— BEGIN —

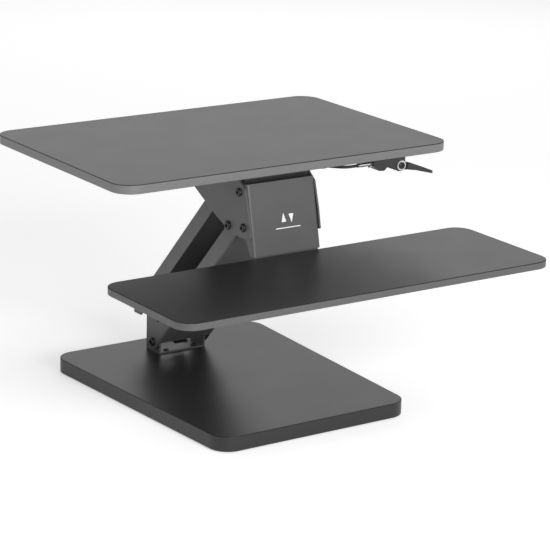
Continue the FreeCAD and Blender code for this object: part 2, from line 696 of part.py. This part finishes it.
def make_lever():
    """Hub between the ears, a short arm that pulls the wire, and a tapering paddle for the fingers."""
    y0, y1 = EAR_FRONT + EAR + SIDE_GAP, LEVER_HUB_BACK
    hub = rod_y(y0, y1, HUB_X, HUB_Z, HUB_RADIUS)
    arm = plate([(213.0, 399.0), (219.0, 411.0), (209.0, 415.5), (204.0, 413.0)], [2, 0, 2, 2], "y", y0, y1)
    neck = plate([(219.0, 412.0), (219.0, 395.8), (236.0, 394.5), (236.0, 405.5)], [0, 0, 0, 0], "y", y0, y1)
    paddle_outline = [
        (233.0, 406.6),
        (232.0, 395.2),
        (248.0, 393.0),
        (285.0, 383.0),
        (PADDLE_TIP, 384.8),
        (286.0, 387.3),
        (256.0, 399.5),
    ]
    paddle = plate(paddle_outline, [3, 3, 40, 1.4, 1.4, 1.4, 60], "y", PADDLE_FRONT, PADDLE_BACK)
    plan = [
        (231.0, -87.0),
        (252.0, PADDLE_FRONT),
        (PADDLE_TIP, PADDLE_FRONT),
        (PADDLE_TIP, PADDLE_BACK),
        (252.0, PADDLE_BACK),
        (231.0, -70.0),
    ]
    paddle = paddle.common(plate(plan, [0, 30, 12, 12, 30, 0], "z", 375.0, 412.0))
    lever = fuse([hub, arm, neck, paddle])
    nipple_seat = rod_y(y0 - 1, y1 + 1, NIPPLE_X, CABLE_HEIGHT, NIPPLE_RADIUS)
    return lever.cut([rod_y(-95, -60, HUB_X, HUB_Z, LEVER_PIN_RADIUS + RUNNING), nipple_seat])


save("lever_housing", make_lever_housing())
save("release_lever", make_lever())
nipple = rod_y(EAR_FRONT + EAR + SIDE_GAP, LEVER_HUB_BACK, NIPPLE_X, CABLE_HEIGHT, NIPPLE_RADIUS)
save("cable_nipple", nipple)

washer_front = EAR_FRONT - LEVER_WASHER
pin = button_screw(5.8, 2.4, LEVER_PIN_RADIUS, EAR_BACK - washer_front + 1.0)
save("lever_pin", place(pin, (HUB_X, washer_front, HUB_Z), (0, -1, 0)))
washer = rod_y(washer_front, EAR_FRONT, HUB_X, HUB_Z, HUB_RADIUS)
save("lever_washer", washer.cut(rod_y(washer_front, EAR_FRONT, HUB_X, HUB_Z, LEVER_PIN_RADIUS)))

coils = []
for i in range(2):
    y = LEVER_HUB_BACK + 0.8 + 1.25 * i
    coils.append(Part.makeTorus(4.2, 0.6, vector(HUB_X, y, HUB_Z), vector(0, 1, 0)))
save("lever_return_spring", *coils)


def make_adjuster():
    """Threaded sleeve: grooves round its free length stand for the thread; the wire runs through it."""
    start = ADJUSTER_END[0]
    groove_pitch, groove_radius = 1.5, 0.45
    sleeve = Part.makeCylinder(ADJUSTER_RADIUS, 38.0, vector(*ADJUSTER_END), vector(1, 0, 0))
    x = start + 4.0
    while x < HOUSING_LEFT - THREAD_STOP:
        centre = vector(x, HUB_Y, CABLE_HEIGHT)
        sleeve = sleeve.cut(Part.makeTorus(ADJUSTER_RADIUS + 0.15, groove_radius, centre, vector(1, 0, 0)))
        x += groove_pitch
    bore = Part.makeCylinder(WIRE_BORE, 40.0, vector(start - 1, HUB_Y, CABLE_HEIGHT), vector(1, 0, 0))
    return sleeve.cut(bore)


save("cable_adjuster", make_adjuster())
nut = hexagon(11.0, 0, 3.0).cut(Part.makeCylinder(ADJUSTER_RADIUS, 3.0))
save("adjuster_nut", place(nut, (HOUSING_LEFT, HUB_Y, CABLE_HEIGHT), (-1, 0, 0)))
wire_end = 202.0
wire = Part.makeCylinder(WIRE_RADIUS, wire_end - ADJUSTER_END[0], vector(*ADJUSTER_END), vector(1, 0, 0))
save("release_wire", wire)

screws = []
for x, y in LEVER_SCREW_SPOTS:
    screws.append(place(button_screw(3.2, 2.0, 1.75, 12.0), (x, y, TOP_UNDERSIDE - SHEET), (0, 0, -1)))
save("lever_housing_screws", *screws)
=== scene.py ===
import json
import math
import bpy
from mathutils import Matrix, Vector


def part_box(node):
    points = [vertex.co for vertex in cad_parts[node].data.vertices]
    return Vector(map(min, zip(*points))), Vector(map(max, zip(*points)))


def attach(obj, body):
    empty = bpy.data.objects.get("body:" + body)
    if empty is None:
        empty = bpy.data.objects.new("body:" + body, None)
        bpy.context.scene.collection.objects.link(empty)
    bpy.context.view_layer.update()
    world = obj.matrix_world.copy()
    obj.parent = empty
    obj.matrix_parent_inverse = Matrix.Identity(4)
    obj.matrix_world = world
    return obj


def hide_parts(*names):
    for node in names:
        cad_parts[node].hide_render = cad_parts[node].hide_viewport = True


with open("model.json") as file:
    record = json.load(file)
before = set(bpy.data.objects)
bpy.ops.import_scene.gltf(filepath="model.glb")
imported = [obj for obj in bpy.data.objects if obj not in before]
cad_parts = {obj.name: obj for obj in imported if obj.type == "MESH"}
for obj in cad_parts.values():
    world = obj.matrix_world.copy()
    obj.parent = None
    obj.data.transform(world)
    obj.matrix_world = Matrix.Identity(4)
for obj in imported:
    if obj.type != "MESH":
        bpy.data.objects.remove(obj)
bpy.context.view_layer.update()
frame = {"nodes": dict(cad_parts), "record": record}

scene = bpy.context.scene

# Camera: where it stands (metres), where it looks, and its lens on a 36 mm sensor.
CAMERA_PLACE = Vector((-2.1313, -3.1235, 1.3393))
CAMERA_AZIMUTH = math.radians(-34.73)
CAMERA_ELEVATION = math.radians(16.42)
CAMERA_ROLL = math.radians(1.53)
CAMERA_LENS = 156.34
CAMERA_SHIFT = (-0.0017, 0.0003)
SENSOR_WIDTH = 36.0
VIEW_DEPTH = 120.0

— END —

■ Stated problem
Your task is to print the lines from the one containing "screws = []" through the one containing "scene = bpy.context.scene", exactly and with nothing added.

■ Correct answer
screws = []
for x, y in LEVER_SCREW_SPOTS:
    screws.append(place(button_screw(3.2, 2.0, 1.75, 12.0), (x, y, TOP_UNDERSIDE - SHEET), (0, 0, -1)))
save("lever_housing_screws", *screws)
=== scene.py ===
import json
import math
import bpy
from mathutils import Matrix, Vector


def part_box(node):
    points = [vertex.co for vertex in cad_parts[node].data.vertices]
    return Vector(map(min, zip(*points))), Vector(map(max, zip(*points)))


def attach(obj, body):
    empty = bpy.data.objects.get("body:" + body)
    if empty is None:
        empty = bpy.data.objects.new("body:" + body, None)
        bpy.context.scene.collection.objects.link(empty)
    bpy.context.view_layer.update()
    world = obj.matrix_world.copy()
    obj.parent = empty
    obj.matrix_parent_inverse = Matrix.Identity(4)
    obj.matrix_world = world
    return obj


def hide_parts(*names):
    for node in names:
        cad_parts[node].hide_render = cad_parts[node].hide_viewport = True


with open("model.json") as file:
    record = json.load(file)
before = set(bpy.data.objects)
bpy.ops.import_scene.gltf(filepath="model.glb")
imported = [obj for obj in bpy.data.objects if obj not in before]
cad_parts = {obj.name: obj for obj in imported if obj.type == "MESH"}
for obj in cad_parts.values():
    world = obj.matrix_world.copy()
    obj.parent = None
    obj.data.transform(world)
    obj.matrix_world = Matrix.Identity(4)
for obj in imported:
    if obj.type != "MESH":
        bpy.data.objects.remove(obj)
bpy.context.view_layer.update()
frame = {"nodes": dict(cad_parts), "record": record}

scene = bpy.context.scene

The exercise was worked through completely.